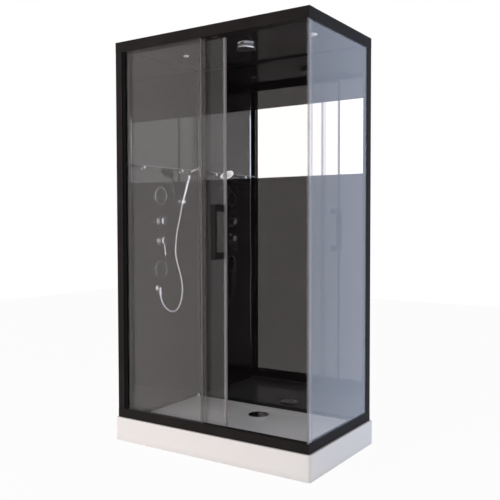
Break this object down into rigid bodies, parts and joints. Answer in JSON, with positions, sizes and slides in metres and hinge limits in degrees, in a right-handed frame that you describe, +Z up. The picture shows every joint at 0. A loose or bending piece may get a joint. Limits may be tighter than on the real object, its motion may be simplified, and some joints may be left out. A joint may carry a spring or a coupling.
{
  "type": "steam shower cabin",
  "caption": "Rectangular glass shower cabin on a low white tray, with a sliding door, black wall panels, a mirror strip, wall jets, a lever mixer, a hand shower and a rain head.",
  "frame": {"origin": "underside of the centre foot, in the middle of the tray, on the floor", "axes": "+X along the long front from left to right, +Y from the front to the back, +Z up"},
  "size_m": [1.2, 0.72, 2.14],
  "materials": {
    "frame": "satin dark grey",
    "black_channel": "matt black",
    "clear_glass": "clear polished",
    "black_glass": "gloss black",
    "mirror": "polished",
    "tray_acrylic": "gloss white",
    "tray_steel": "zinc plated",
    "trap_plastic": "satin",
    "chrome": "polished",
    "brass": "cast",
    "copper": "drawn copper",
    "clear_seal": "translucent",
    "tinted_seal": "smoky translucent",
    "nylon": "satin white",
    "bumper": "matt",
    "hose_metal": "silvered sleeve",
    "nozzle_plate": "satin grey",
    "lens": "frosted"
  },
  "bodies": {
    "cabin": {"shower_tray": "tray_acrylic", "tray_frame": "tray_steel", "tray_feet": "tray_steel", "drain_trap": "trap_plastic", "drain_flange": "chrome", "front_left_post": "frame", "back_left_post": "frame", "back_right_post": "frame", "top_front_rail": "frame", "bottom_front_rail": "frame", "top_right_rail": "frame", "bottom_right_rail": "frame", "wall_rails": "frame", "rail_end_caps": "frame", "wall_channel": "black_channel", "left_wall_panel": "black_glass", "back_wall_panels": "black_glass", "mirror_strip": "mirror", "roof_panel": "black_glass", "fixed_front_pane": "clear_glass", "fixed_pane_seal": "tinted_seal", "side_pane": "clear_glass", "corner_edge_strip": "clear_seal", "closing_strip": "clear_seal", "track_stops": "bumper", "mixer_body": "brass", "diverter_body": "brass", "rosettes": "chrome", "jet_bodies": "brass", "jet_faces": "chrome", "hose_outlet": "chrome", "wall_pipes": "copper", "pipe_to_rain_head": "copper", "shelf_glass": "clear_glass", "shelf_brackets": "chrome", "handset_holder": "chrome", "shower_hose": "hose_metal", "rain_head": "chrome", "rain_head_nut": "brass", "spot_bezels": "chrome", "spot_lenses": "lens"},
    "door": {"door_glass": "clear_glass", "door_top_profile": "frame", "door_hangers": "tray_steel", "door_guides": "nylon", "door_leading_seal": "clear_seal", "door_trailing_seal": "tinted_seal", "handle_outer": "frame", "handle_inner_caps": "frame", "handle_bolts": "tray_steel", "handle_bushes": "nylon"},
    "wheels_left": {"wheel_pair_left": "nylon"},
    "wheels_right": {"wheel_pair_right": "nylon"},
    "mixer_spindle": {"mixer_stem": "brass"},
    "mixer_handle": {"mixer_lever": "chrome"},
    "diverter_handle": {"diverter_knob": "chrome"},
    "handset": {"hose_nut": "chrome", "hand_shower": "chrome", "hand_shower_face": "nozzle_plate"},
    "waste_cover": {"drain_cover": "chrome"}
  },
  "joints": [
    {"name": "door_slide", "type": "slide", "parent": "cabin", "child": "door", "axis": [1, 0, 0], "range_m": [0, 0.459]},
    {"name": "wheels_left_roll", "type": "hinge", "parent": "door", "child": "wheels_left", "pos_m": [-0.465, -0.302, 2.1003], "axis": [0, 1, 0], "continuous": true},
    {"name": "wheels_right_roll", "type": "hinge", "parent": "door", "child": "wheels_right", "pos_m": [0.044, -0.302, 2.1003], "axis": [0, 1, 0], "continuous": true},
    {"name": "mixer_temperature", "type": "hinge", "parent": "cabin", "child": "mixer_spindle", "pos_m": [-0.545, -0.03, 1.078], "axis": [1, 0, 0], "range_deg": [-45, 45]},
    {"name": "mixer_flow", "type": "hinge", "parent": "mixer_spindle", "child": "mixer_handle", "pos_m": [-0.5235, -0.03, 1.078], "axis": [0, -1, 0], "range_deg": [0, 20]},
    {"name": "diverter_turn", "type": "hinge", "parent": "cabin", "child": "diverter_handle", "pos_m": [-0.545, -0.03, 1.19], "axis": [1, 0, 0], "range_deg": [-60, 60]},
    {"name": "hand_shower_lift", "type": "slide", "parent": "cabin", "child": "handset", "axis": [0.3173, 0, 0.9483], "range_m": [0, 0.06], "deforming": ["shower_hose"]},
    {"name": "waste_cover_lift", "type": "slide", "parent": "cabin", "child": "waste_cover", "axis": [0, 0, 1], "range_m": [0, 0.04]}
  ],
  "couplings": [
    {"joint": "wheels_left_roll", "follows": "door_slide", "rad_per_m": 90.909},
    {"joint": "wheels_right_roll", "follows": "door_slide", "rad_per_m": 90.909}
  ]
}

------------------------------------

Short task:
Every line containing the string "joints" must be listed.

Answer to this exercise:
Break this object down into rigid bodies, parts and joints. Answer in JSON, with positions, sizes and slides in metres and hinge limits in degrees, in a right-handed frame that you describe, +Z up. The picture shows every joint at 0. A loose or bending piece may get a joint. Limits may be tighter than on the real object, its motion may be simplified, and some joints may be left out. A joint may carry a spring or a coupling.
  "joints": [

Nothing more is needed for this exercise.